▸ Prompt:
Look below and pull out each line with the word "that".

### Listed entries

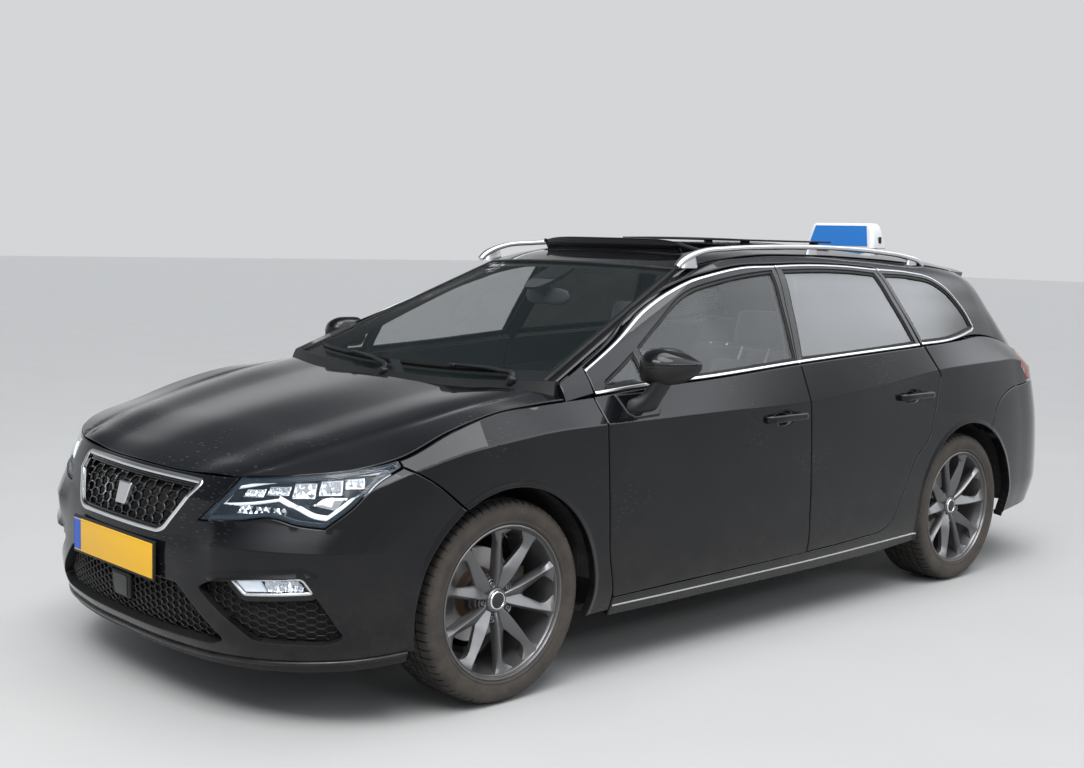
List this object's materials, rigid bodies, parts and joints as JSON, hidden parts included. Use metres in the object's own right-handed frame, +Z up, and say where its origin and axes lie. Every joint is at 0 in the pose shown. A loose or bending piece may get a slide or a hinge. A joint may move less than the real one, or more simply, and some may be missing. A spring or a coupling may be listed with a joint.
{
  "type": "estate car taxi",
  "caption": "Compact black estate car with hinged doors, bonnet and tailgate, steered front wheels, roof rails and a blank roof sign.",
  "frame": {"origin": "on the ground, below the centre of the car's length and width", "axes": "+X towards the front, +Y towards the car's left side, +Z up"},
  "size_m": [4.548, 2.016, 1.54],
  "materials": {
    "paint": "gloss black with clear coat",
    "grille_black": "gloss black",
    "lamp_clear": "clear",
    "screen_glass": "clear",
    "side_glass": "lightly tinted",
    "dark_glass": "dark tinted",
    "trim_black": "matt",
    "rail_metal": "satin",
    "sign_white": "gloss",
    "plate_yellow": "reflective",
    "lamp_red": "red",
    "underbody": "matt",
    "engine_metal": "cast",
    "chassis_steel": "matt",
    "exhaust_steel": "dull",
    "seat_fabric": "woven",
    "interior_plastic": "grained",
    "wheel_grey": "satin dark grey",
    "tyre": "rubber"
  },
  "bodies": {
    "body": {"front_bumper": "paint", "grilles": "grille_black", "front_wings": "paint", "headlamps": "lamp_clear", "fog_lamps": "lamp_clear", "windscreen": "screen_glass", "scuttle": "trim_black", "wipers": "trim_black", "roof_panel": "paint", "sunroof_pane": "dark_glass", "wind_deflector": "trim_black", "roof_rails": "rail_metal", "taxi_sign": "sign_white", "front_plate": "plate_yellow", "rear_lamps": "lamp_red", "rear_bumper": "paint", "quarter_glass": "dark_glass", "floor_pan": "underbody", "arch_liners": "trim_black", "engine": "engine_metal", "front_subframe": "chassis_steel", "rear_axle": "chassis_steel", "exhaust": "exhaust_steel", "front_seats": "seat_fabric", "rear_seat": "seat_fabric", "dashboard": "interior_plastic", "side_frame_left": "paint", "side_frame_right": "paint"},
    "bonnet": {"bonnet": "paint"},
    "tailgate": {"tailgate": "paint", "tailgate_glass": "dark_glass", "tailgate_lamps": "lamp_red", "rear_plate": "plate_yellow"},
    "front_door_left": {"front_door_left": "paint", "front_door_glass_left": "side_glass", "door_mirror_left": "paint"},
    "front_door_right": {"front_door_right": "paint", "front_door_glass_right": "side_glass", "door_mirror_right": "paint"},
    "rear_door_left": {"rear_door_left": "paint", "rear_door_glass_left": "dark_glass"},
    "rear_door_right": {"rear_door_right": "paint", "rear_door_glass_right": "dark_glass"},
    "steering_wheel": {"steering_wheel": "interior_plastic"},
    "knuckle_left": {"knuckle_left": "chassis_steel"},
    "knuckle_right": {"knuckle_right": "chassis_steel"},
    "wheel_front_left": {"wheel_front_left": "wheel_grey", "tyre_front_left": "tyre"},
    "wheel_front_right": {"wheel_front_right": "wheel_grey", "tyre_front_right": "tyre"},
    "wheel_rear_left": {"wheel_rear_left": "wheel_grey", "tyre_rear_left": "tyre"},
    "wheel_rear_right": {"wheel_rear_right": "wheel_grey", "tyre_rear_right": "tyre"}
  },
  "joints": [
    {"name": "front_door_left_hinge", "type": "hinge", "parent": "body", "child": "front_door_left", "pos_m": [1, 0.893, 0.6], "axis": [0, 0, -1], "range_deg": [0, 65]},
    {"name": "front_door_right_hinge", "type": "hinge", "parent": "body", "child": "front_door_right", "pos_m": [1, -0.893, 0.6], "axis": [0, 0, 1], "range_deg": [0, 65]},
    {"name": "rear_door_left_hinge", "type": "hinge", "parent": "body", "child": "rear_door_left", "pos_m": [-0.062, 0.893, 0.6], "axis": [0, 0, -1], "range_deg": [0, 65]},
    {"name": "rear_door_right_hinge", "type": "hinge", "parent": "body", "child": "rear_door_right", "pos_m": [-0.062, -0.893, 0.6], "axis": [0, 0, 1], "range_deg": [0, 65]},
    {"name": "bonnet_hinge", "type": "hinge", "parent": "body", "child": "bonnet", "pos_m": [1.118, 0, 0.935], "axis": [0, -1, 0], "range_deg": [0, 50]},
    {"name": "tailgate_hinge", "type": "hinge", "parent": "body", "child": "tailgate", "pos_m": [-1.638, 0, 1.392], "axis": [0, 1, 0], "range_deg": [0, 75]},
    {"name": "steer_left", "type": "hinge", "parent": "body", "child": "knuckle_left", "pos_m": [1.416, 0.694, 0.158], "axis": [0, -0.1145, 0.9934], "range_deg": [-33, 33]},
    {"name": "steer_right", "type": "hinge", "parent": "body", "child": "knuckle_right", "pos_m": [1.416, -0.694, 0.158], "axis": [0, 0.1145, 0.9934], "range_deg": [-33, 33]},
    {"name": "steering_wheel_turn", "type": "hinge", "parent": "body", "child": "steering_wheel", "pos_m": [0.56, 0.365, 0.82], "axis": [-0.9063, 0, 0.4226], "range_deg": [-480, 480]},
    {"name": "wheel_front_left_spin", "type": "hinge", "parent": "knuckle_left", "child": "wheel_front_left", "pos_m": [1.416, 0.766, 0.318], "axis": [0, 1, 0], "continuous": true},
    {"name": "wheel_front_right_spin", "type": "hinge", "parent": "knuckle_right", "child": "wheel_front_right", "pos_m": [1.416, -0.766, 0.318], "axis": [0, 1, 0], "continuous": true},
    {"name": "wheel_rear_left_spin", "type": "hinge", "parent": "body", "child": "wheel_rear_left", "pos_m": [-1.22, 0.755, 0.318], "axis": [0, 1, 0], "continuous": true},
    {"name": "wheel_rear_right_spin", "type": "hinge", "parent": "body", "child": "wheel_rear_right", "pos_m": [-1.22, -0.755, 0.318], "axis": [0, 1, 0], "continuous": true}
  ],
  "couplings": [
    {"joint": "steer_right", "follows": "steer_left", "ratio": 1},
    {"joint": "steering_wheel_turn", "follows": "steer_left", "ratio": 14.5}
  ]
}
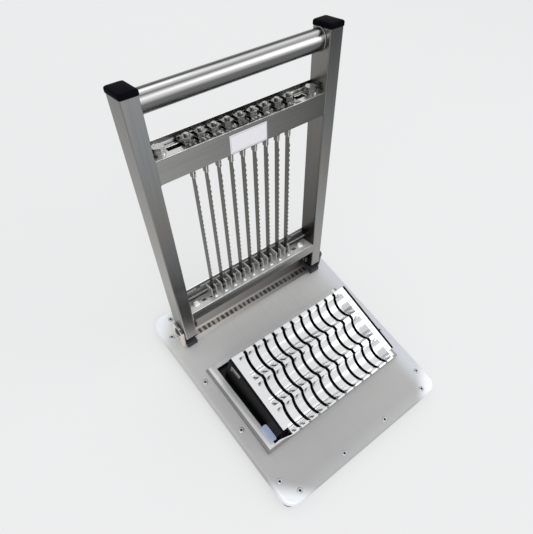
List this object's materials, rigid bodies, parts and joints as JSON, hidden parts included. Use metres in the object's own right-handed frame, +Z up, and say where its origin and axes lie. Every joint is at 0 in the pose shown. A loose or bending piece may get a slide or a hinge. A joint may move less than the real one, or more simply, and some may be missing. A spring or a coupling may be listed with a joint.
{
  "type": "sushi roll cutter",
  "caption": "Hand-operated roll cutter: a hinged frame of tensioned blades folds down over a slotted three-trough cradle on a flat deck.",
  "frame": {"origin": "on the surface that the rubber feet stand on, under the middle of the whole object's box with the frame leaning back", "axes": "+X to the right, along the hinge axis and the troughs; +Y to the back, where the frame is hinged; +Z up"},
  "size_m": [0.33, 0.422, 0.3602],
  "materials": {
    "deck_steel": "satin bead-blasted sheet",
    "rim_steel": "brushed front to back",
    "screw_steel": "bright plated",
    "bar_paint": "black",
    "foot_rubber": "matt black",
    "tray_black": "black",
    "cradle_steel": "bright polished",
    "support_black": "black",
    "clip_steel": "bright",
    "pad_plastic": "pale blue",
    "bracket_steel": "polished",
    "pivot_steel": "dark",
    "bush_bronze": "plain",
    "upright_steel": "satin",
    "cap_plastic": "black",
    "handle_steel": "brushed round",
    "member_steel": "satin",
    "bar_steel": "bright",
    "nut_steel": "bright plated",
    "blade_steel": "ground",
    "holder_steel": "dark"
  },
  "bodies": {
    "base": {"deck_plate": "deck_steel", "deck_screws": "screw_steel", "base_frame": "bar_paint", "base_feet": "foot_rubber", "foot_screws": "screw_steel", "well_tray": "tray_black", "well_rim": "rim_steel", "trough_fingers": "cradle_steel", "end_trough_left": "cradle_steel", "end_trough_right": "cradle_steel", "cradle_end_left": "support_black", "cradle_end_right": "support_black", "cradle_back_support": "support_black", "cradle_ridge_supports": "support_black", "cradle_front_wall": "cradle_steel", "cradle_clips": "clip_steel", "landing_pad_left": "pad_plastic", "landing_pad_right": "pad_plastic", "hinge_bracket": "bracket_steel", "stop_block_left": "foot_rubber", "stop_block_right": "foot_rubber", "pivot_bolt_left": "pivot_steel", "pivot_bolt_right": "pivot_steel", "pivot_nut_left": "pivot_steel", "pivot_nut_right": "pivot_steel"},
    "blade_frame": {"pivot_bush_left": "bush_bronze", "pivot_bush_right": "bush_bronze", "upright_left": "upright_steel", "upright_right": "upright_steel", "top_cap_left": "cap_plastic", "top_cap_right": "cap_plastic", "bottom_cap_left": "cap_plastic", "bottom_cap_right": "cap_plastic", "handle_tube": "handle_steel", "upper_channel": "member_steel", "upper_slot_plate": "bar_steel", "upper_end_bolts": "nut_steel", "member_end_nuts": "nut_steel", "tension_forks": "nut_steel", "tension_washers": "nut_steel", "tension_nuts": "nut_steel", "blade_1": "blade_steel", "blade_2": "blade_steel", "blade_3": "blade_steel", "blade_4": "blade_steel", "blade_5": "blade_steel", "blade_6": "blade_steel", "blade_7": "blade_steel", "blade_8": "blade_steel", "blade_9": "blade_steel", "blade_pins": "pivot_steel", "blade_spacers": "pivot_steel", "lower_channel": "member_steel", "lower_front_bar": "bar_steel", "lower_back_bar": "bar_steel", "lower_rod": "holder_steel", "lower_holders": "holder_steel", "lower_holder_screws": "nut_steel", "lower_end_bolts": "nut_steel"}
  },
  "joints": [
    {"name": "frame_swing", "type": "hinge", "parent": "base", "child": "blade_frame", "pos_m": [0, 0.09898, 0.0465], "axis": [1, 0, 0], "range_deg": [0, 107.5]}
  ]
}
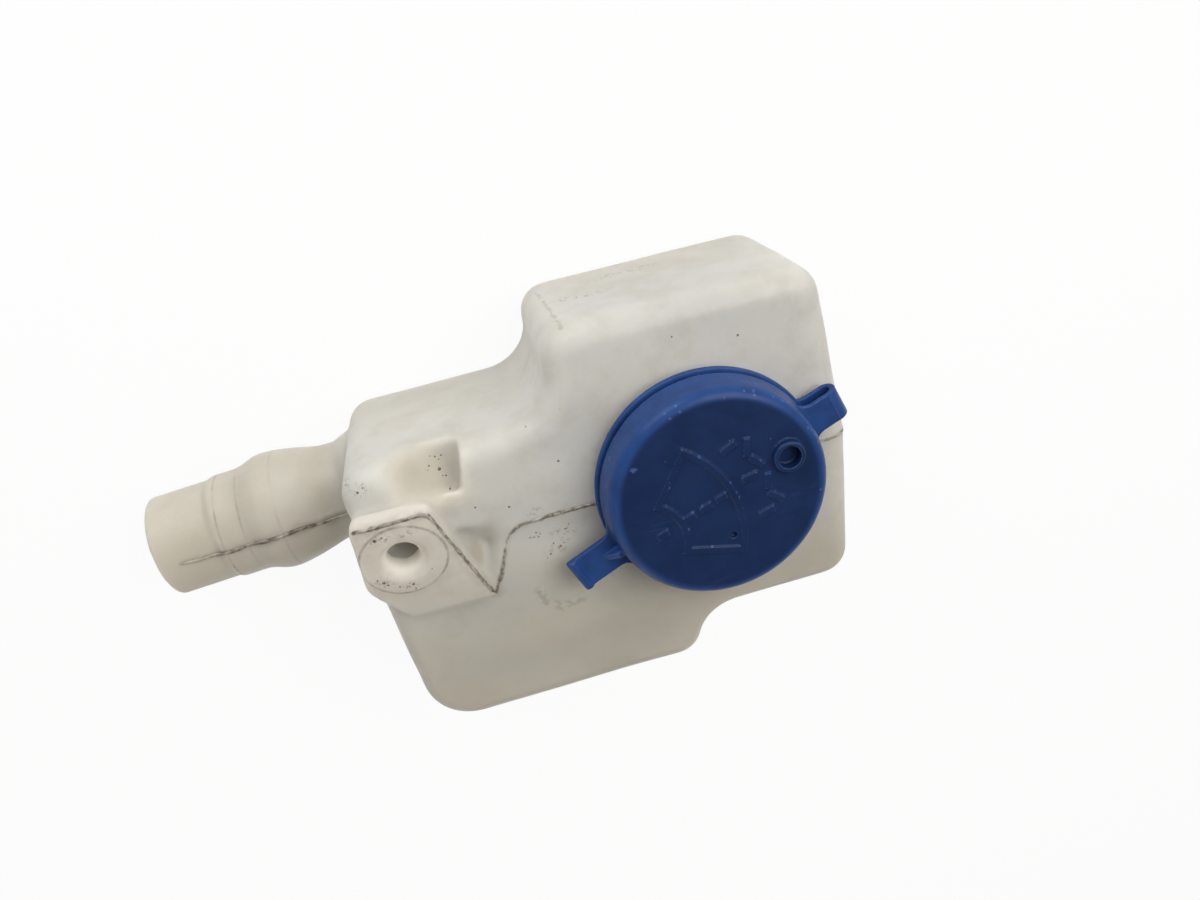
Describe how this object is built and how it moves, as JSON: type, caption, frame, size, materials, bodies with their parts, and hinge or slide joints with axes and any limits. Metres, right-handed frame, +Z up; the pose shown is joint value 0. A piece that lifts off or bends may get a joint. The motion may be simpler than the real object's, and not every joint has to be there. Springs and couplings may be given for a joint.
{
  "type": "windscreen washer fluid reservoir",
  "caption": "Blow-moulded windscreen washer fluid tank with a stepped body, a mounting lug, a side hose pipe and a tethered snap cap.",
  "frame": {"origin": "on the filler neck's axis, in the plane of the flat base", "axes": "+Z up along the filler neck; -X towards the hose pipe; Y across the mould's parting line"},
  "size_m": [0.1971, 0.109, 0.0806],
  "materials": {
    "tank": "translucent satin polyethylene",
    "cap": "satin moulded polypropylene"
  },
  "bodies": {
    "tank": {"tank_shell": "tank"},
    "ring": {"retaining_ring": "cap", "hinge_loop": "cap"},
    "cap": {"filler_cap": "cap"}
  },
  "joints": [
    {"name": "ring_swivel", "type": "hinge", "parent": "tank", "child": "ring", "pos_m": [0, 0, 0.0652], "axis": [0, 0, 1], "continuous": true},
    {"name": "cap_hinge", "type": "hinge", "parent": "ring", "child": "cap", "pos_m": [0.03477, 0.01265, 0.0684], "axis": [-0.342, 0.9397, 0], "range_deg": [0, 140], "deforming": ["hinge_loop"]}
  ]
}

######

▸ Solved exercise:
  "frame": {"origin": "on the surface that the rubber feet stand on, under the middle of the whole object's box with the frame leaning back", "axes": "+X to the right, along the hinge axis and the troughs; +Y to the back, where the frame is hinged; +Z up"},
Describe how this object is built and how it moves, as JSON: type, caption, frame, size, materials, bodies with their parts, and hinge or slide joints with axes and any limits. Metres, right-handed frame, +Z up; the pose shown is joint value 0. A piece that lifts off or bends may get a joint. The motion may be simpler than the real object's, and not every joint has to be there. Springs and couplings may be given for a joint.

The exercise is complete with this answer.